Records from a collection
>> START
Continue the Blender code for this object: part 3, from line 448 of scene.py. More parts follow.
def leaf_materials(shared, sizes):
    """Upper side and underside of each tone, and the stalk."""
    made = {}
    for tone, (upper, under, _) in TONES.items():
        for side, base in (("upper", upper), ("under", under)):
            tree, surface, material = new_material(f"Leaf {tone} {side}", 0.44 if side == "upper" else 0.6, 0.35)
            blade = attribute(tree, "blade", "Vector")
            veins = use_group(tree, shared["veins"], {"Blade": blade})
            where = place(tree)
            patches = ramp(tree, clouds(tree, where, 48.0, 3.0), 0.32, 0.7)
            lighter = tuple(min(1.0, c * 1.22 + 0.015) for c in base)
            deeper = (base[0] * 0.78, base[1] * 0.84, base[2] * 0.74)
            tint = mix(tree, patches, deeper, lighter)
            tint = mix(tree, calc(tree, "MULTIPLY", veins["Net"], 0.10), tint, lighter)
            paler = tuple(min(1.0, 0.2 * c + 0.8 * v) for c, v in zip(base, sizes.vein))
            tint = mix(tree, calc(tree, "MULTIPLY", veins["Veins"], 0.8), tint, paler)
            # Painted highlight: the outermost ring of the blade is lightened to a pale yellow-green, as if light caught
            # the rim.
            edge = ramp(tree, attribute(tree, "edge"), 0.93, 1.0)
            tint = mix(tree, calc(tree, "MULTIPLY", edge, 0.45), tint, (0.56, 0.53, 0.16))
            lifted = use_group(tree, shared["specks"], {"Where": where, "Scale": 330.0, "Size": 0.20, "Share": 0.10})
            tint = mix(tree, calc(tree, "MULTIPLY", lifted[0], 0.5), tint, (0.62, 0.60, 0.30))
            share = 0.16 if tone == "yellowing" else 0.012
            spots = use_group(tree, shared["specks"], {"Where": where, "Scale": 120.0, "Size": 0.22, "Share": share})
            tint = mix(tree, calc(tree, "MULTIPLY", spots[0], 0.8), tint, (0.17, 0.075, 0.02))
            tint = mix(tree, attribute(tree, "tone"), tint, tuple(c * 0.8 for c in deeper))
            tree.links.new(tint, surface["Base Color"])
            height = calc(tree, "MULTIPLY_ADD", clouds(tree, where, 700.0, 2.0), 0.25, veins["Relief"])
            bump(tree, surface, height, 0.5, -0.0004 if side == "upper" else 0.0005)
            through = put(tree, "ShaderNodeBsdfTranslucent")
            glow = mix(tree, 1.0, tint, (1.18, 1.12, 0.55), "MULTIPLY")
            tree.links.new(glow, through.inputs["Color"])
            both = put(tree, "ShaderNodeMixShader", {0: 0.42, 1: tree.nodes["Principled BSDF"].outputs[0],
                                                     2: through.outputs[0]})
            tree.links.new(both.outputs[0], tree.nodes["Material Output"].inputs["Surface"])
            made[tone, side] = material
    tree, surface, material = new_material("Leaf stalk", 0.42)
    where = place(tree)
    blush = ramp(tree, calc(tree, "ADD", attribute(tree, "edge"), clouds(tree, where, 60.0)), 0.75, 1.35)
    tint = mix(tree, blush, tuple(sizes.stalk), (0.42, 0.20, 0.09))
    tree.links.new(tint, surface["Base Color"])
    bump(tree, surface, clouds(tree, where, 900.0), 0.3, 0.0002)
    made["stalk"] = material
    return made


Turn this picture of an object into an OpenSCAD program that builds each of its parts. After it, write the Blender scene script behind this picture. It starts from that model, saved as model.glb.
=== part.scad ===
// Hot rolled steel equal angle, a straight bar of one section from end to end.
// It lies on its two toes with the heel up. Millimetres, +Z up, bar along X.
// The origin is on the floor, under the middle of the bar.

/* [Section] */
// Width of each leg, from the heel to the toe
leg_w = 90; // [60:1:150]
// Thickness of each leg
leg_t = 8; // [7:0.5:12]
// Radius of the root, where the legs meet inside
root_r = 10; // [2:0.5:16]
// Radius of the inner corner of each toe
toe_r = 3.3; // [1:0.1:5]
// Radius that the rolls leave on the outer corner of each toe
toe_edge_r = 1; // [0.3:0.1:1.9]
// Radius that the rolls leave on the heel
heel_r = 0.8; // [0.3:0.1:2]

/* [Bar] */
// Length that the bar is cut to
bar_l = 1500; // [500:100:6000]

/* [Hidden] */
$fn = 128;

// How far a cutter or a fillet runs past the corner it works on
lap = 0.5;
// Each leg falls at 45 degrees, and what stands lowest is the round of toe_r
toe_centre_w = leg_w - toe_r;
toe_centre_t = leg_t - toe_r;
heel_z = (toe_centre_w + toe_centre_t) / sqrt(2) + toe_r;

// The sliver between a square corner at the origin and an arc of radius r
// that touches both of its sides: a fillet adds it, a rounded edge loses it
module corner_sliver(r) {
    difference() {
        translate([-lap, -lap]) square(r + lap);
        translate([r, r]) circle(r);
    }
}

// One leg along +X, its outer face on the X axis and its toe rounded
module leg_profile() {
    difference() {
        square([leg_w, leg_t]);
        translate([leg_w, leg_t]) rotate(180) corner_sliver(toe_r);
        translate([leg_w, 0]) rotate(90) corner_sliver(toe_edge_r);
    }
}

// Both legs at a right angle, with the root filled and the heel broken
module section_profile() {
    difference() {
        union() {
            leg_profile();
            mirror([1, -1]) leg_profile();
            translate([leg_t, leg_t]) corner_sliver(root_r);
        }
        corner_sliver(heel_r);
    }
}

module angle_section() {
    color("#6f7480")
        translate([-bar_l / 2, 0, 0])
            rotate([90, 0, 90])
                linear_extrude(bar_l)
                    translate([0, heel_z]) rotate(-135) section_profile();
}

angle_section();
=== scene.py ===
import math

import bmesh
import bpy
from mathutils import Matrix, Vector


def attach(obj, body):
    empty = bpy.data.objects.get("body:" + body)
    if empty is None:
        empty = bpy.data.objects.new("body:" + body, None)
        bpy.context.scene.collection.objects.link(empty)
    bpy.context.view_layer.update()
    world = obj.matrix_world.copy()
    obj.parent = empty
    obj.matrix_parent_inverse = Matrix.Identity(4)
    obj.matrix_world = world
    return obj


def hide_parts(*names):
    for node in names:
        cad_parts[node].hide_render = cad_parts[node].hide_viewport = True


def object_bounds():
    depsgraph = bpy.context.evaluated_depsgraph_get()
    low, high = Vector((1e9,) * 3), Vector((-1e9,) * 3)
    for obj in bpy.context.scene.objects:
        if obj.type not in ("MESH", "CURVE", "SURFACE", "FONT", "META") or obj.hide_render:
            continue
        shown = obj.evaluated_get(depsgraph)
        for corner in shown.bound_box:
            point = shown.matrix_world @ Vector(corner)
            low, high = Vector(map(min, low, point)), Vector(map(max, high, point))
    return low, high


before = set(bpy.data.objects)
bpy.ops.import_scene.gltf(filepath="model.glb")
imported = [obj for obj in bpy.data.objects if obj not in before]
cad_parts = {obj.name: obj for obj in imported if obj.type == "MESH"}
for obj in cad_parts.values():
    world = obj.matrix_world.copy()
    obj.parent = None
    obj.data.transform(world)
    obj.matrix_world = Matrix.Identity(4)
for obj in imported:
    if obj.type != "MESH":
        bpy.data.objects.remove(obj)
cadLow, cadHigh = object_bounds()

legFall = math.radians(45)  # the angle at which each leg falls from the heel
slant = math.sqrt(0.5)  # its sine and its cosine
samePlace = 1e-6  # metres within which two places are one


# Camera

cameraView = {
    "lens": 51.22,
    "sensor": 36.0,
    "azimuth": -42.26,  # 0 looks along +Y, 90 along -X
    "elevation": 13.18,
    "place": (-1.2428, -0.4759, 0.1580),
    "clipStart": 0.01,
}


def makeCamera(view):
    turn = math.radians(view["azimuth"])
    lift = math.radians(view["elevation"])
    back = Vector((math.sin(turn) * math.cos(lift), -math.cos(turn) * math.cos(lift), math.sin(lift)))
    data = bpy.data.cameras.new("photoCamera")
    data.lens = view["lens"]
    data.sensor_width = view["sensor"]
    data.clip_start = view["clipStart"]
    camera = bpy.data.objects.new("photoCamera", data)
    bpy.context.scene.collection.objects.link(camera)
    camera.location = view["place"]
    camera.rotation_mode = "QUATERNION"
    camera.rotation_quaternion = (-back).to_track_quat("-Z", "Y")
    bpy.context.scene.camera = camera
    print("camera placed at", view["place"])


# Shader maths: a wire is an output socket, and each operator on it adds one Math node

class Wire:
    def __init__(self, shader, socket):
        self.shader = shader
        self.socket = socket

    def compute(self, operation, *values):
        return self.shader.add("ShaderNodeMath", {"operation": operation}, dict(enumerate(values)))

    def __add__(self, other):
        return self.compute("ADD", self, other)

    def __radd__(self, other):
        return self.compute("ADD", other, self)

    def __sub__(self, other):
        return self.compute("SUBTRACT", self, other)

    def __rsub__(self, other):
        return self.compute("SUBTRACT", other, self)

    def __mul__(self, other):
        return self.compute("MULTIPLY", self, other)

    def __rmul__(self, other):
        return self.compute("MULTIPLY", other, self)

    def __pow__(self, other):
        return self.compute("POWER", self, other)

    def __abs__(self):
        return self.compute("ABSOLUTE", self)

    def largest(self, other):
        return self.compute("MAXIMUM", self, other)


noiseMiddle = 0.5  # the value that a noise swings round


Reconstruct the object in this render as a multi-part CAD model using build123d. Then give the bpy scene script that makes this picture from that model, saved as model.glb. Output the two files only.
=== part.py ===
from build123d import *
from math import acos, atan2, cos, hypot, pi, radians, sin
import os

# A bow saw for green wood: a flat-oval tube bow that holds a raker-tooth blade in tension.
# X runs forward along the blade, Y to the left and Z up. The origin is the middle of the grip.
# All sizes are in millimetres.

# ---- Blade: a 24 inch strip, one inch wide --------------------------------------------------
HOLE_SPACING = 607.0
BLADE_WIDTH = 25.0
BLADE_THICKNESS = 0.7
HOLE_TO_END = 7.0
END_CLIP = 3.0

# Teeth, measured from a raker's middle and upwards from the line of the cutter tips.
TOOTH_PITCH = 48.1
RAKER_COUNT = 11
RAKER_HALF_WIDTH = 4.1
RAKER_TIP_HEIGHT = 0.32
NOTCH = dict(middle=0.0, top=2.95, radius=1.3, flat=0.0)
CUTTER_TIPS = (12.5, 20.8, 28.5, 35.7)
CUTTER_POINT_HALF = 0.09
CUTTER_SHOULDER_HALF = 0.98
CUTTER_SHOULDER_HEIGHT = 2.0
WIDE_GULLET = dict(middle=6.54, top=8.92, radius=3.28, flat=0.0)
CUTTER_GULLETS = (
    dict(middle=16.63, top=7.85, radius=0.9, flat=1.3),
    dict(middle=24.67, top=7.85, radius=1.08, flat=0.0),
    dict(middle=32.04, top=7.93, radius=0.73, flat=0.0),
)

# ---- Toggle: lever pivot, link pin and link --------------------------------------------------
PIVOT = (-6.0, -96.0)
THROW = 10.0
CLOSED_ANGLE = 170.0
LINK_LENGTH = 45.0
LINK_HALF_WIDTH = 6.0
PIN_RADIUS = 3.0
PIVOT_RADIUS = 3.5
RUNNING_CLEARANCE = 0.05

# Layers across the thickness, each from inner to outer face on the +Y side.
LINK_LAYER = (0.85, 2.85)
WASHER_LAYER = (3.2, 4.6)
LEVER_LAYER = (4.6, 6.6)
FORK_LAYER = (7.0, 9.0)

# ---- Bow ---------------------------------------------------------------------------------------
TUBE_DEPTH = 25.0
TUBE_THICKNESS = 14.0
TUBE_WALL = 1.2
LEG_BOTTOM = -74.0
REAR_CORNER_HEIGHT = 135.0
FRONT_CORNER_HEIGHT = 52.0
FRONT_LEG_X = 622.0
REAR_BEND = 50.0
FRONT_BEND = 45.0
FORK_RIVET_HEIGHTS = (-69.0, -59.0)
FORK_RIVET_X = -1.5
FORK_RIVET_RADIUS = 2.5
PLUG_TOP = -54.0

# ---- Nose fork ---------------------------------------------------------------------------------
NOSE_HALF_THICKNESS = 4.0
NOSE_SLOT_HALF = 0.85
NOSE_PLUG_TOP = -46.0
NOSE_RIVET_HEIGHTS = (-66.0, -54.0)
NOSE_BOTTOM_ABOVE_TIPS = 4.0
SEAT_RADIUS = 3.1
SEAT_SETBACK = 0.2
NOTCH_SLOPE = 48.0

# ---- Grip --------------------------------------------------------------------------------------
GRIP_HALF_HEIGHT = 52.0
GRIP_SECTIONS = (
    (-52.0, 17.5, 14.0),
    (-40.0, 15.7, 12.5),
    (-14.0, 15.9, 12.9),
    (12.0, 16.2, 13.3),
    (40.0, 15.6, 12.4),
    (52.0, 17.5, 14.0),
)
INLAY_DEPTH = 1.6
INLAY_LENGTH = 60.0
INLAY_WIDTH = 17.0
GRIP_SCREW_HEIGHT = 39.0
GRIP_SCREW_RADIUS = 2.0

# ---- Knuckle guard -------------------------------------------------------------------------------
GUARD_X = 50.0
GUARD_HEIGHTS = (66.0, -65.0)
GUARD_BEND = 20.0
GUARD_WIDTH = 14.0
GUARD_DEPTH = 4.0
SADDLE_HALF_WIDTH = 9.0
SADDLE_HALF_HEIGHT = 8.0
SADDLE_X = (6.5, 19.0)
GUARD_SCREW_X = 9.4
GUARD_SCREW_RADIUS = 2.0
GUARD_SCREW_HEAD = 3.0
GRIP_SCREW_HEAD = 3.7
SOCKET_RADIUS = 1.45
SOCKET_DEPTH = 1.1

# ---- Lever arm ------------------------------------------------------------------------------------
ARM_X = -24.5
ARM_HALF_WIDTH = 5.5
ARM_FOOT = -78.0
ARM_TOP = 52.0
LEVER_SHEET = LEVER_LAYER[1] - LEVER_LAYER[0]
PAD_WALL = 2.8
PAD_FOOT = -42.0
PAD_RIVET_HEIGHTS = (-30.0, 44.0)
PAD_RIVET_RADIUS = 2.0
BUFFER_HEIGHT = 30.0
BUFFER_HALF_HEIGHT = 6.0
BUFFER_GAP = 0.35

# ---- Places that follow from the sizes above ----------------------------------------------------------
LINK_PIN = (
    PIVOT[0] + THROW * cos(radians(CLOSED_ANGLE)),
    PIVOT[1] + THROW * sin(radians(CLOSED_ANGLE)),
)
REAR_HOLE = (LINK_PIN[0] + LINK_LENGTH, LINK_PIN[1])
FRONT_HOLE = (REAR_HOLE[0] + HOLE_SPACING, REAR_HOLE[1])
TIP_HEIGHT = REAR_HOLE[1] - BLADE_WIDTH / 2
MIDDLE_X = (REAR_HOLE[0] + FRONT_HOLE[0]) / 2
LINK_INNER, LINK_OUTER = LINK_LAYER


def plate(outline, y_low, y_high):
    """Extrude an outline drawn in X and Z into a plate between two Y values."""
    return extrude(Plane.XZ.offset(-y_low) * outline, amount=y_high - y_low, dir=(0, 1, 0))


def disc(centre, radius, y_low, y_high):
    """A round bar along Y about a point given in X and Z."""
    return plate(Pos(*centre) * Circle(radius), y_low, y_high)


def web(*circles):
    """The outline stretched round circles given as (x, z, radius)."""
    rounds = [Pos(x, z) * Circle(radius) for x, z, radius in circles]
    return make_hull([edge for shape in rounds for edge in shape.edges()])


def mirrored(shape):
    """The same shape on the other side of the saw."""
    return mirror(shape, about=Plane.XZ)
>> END
* _WRITTEN PROBLEM_
Return nothing but the lines running from the line with "the heel broken" through the line with "obj.matrix_world = world", exactly as they appear.

* _SOLUTION TO THE EXERCISE_
// Both legs at a right angle, with the root filled and the heel broken
module section_profile() {
    difference() {
        union() {
            leg_profile();
            mirror([1, -1]) leg_profile();
            translate([leg_t, leg_t]) corner_sliver(root_r);
        }
        corner_sliver(heel_r);
    }
}

module angle_section() {
    color("#6f7480")
        translate([-bar_l / 2, 0, 0])
            rotate([90, 0, 90])
                linear_extrude(bar_l)
                    translate([0, heel_z]) rotate(-135) section_profile();
}

angle_section();
=== scene.py ===
import math

import bmesh
import bpy
from mathutils import Matrix, Vector


def attach(obj, body):
    empty = bpy.data.objects.get("body:" + body)
    if empty is None:
        empty = bpy.data.objects.new("body:" + body, None)
        bpy.context.scene.collection.objects.link(empty)
    bpy.context.view_layer.update()
    world = obj.matrix_world.copy()
    obj.parent = empty
    obj.matrix_parent_inverse = Matrix.Identity(4)
    obj.matrix_world = world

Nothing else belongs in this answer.